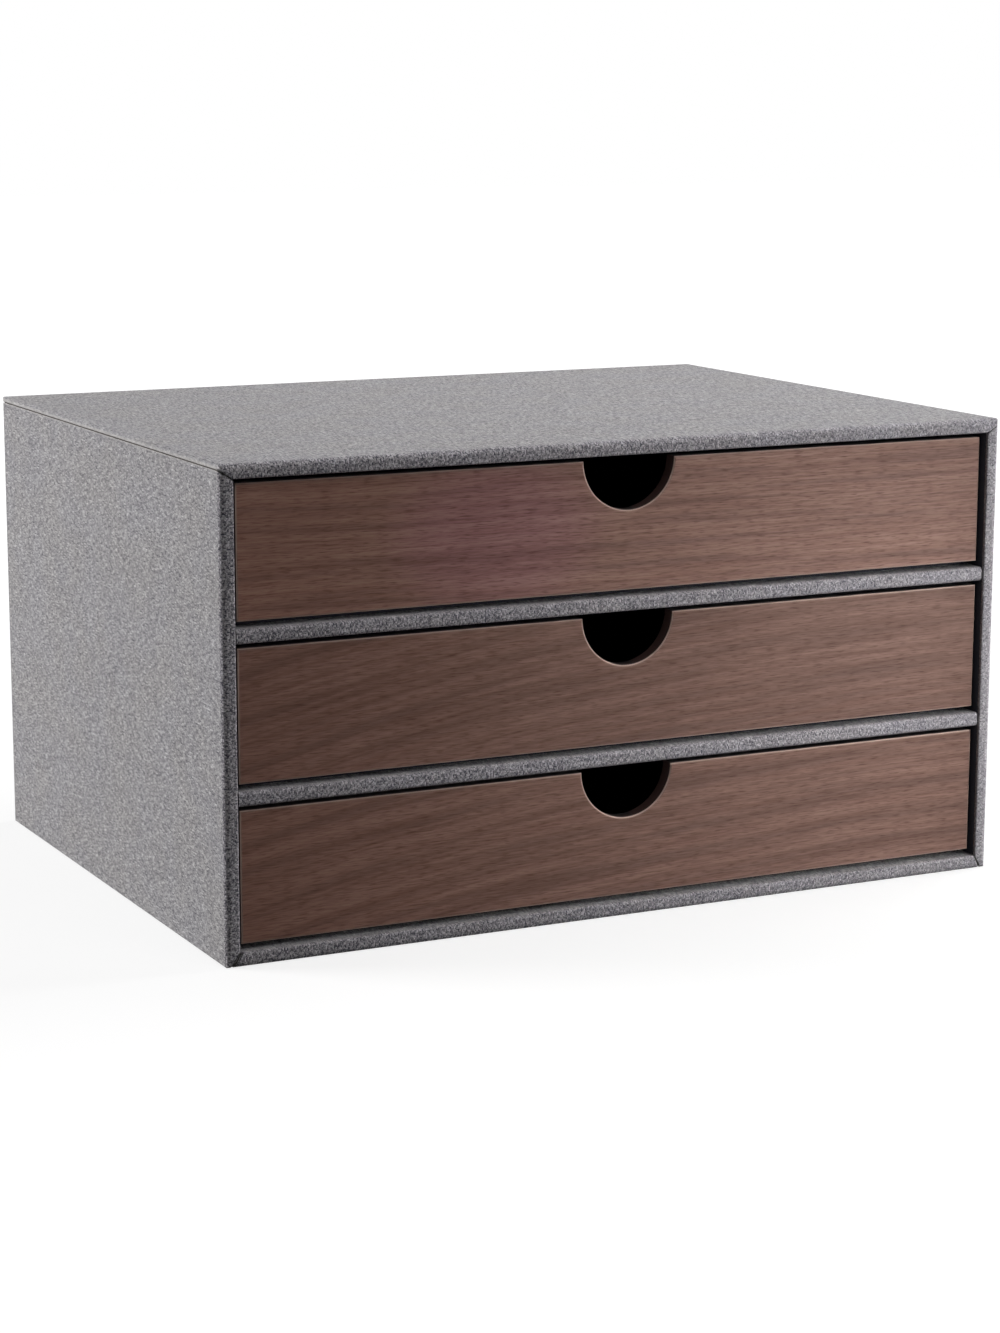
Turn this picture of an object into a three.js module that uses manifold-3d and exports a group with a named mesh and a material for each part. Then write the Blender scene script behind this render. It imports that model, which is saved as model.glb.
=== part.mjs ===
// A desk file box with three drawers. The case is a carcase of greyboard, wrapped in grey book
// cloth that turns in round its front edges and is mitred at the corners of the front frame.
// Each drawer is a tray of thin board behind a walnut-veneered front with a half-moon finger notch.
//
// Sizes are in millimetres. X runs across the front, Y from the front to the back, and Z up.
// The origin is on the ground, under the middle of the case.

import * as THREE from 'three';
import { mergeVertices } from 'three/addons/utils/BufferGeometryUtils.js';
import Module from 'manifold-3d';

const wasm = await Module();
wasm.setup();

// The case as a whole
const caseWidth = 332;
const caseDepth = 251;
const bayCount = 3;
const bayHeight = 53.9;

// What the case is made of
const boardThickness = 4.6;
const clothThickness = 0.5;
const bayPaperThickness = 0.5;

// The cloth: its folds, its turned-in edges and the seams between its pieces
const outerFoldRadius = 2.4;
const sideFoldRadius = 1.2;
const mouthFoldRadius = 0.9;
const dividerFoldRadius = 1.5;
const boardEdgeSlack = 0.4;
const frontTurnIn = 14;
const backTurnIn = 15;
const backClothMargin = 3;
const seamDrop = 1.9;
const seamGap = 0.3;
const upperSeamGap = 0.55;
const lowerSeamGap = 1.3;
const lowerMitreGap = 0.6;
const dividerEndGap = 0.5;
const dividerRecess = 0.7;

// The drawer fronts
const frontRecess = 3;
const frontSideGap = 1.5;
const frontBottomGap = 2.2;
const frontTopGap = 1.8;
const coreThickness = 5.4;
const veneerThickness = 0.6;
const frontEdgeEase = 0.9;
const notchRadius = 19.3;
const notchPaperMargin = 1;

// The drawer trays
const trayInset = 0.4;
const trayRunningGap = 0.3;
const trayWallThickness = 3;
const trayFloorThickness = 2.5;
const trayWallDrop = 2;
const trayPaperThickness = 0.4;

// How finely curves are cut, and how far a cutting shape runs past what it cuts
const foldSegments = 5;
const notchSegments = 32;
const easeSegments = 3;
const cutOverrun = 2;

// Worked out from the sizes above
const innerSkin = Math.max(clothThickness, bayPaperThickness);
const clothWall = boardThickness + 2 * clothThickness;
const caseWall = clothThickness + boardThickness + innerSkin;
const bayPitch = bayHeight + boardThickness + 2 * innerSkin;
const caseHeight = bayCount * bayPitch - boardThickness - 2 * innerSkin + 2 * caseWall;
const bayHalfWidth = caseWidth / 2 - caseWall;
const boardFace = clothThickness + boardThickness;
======
Quote exactly the lines running from the start of the listing above through the line where "of the case." is found, and output no other lines.

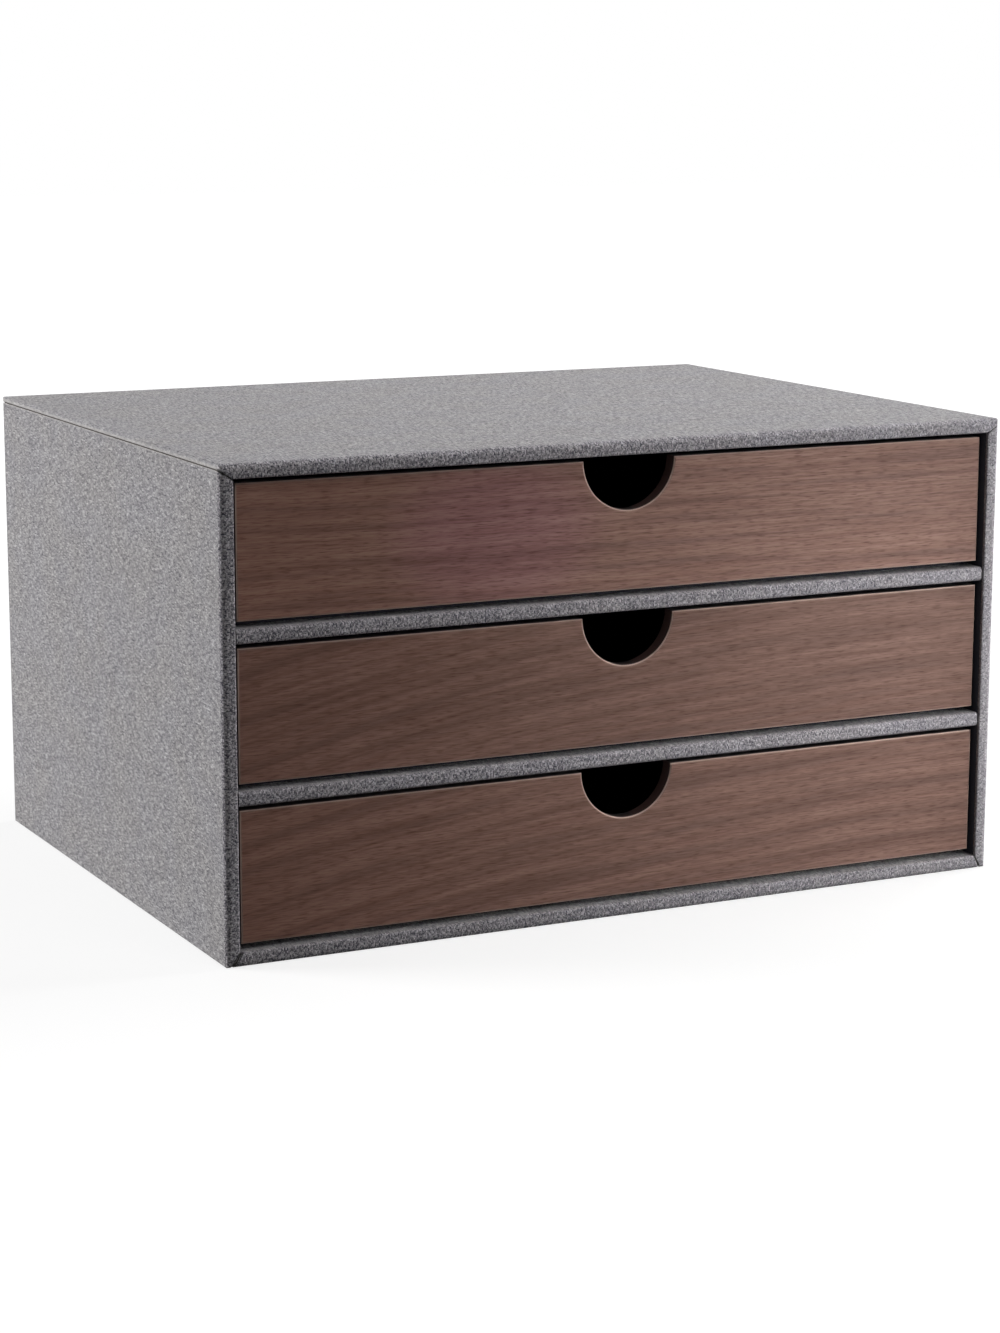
Turn this picture of an object into a three.js module that uses manifold-3d and exports a group with a named mesh and a material for each part. Then write the Blender scene script behind this render. It imports that model, which is saved as model.glb.
=== part.mjs ===
// A desk file box with three drawers. The case is a carcase of greyboard, wrapped in grey book
// cloth that turns in round its front edges and is mitred at the corners of the front frame.
// Each drawer is a tray of thin board behind a walnut-veneered front with a half-moon finger notch.
//
// Sizes are in millimetres. X runs across the front, Y from the front to the back, and Z up.
// The origin is on the ground, under the middle of the case.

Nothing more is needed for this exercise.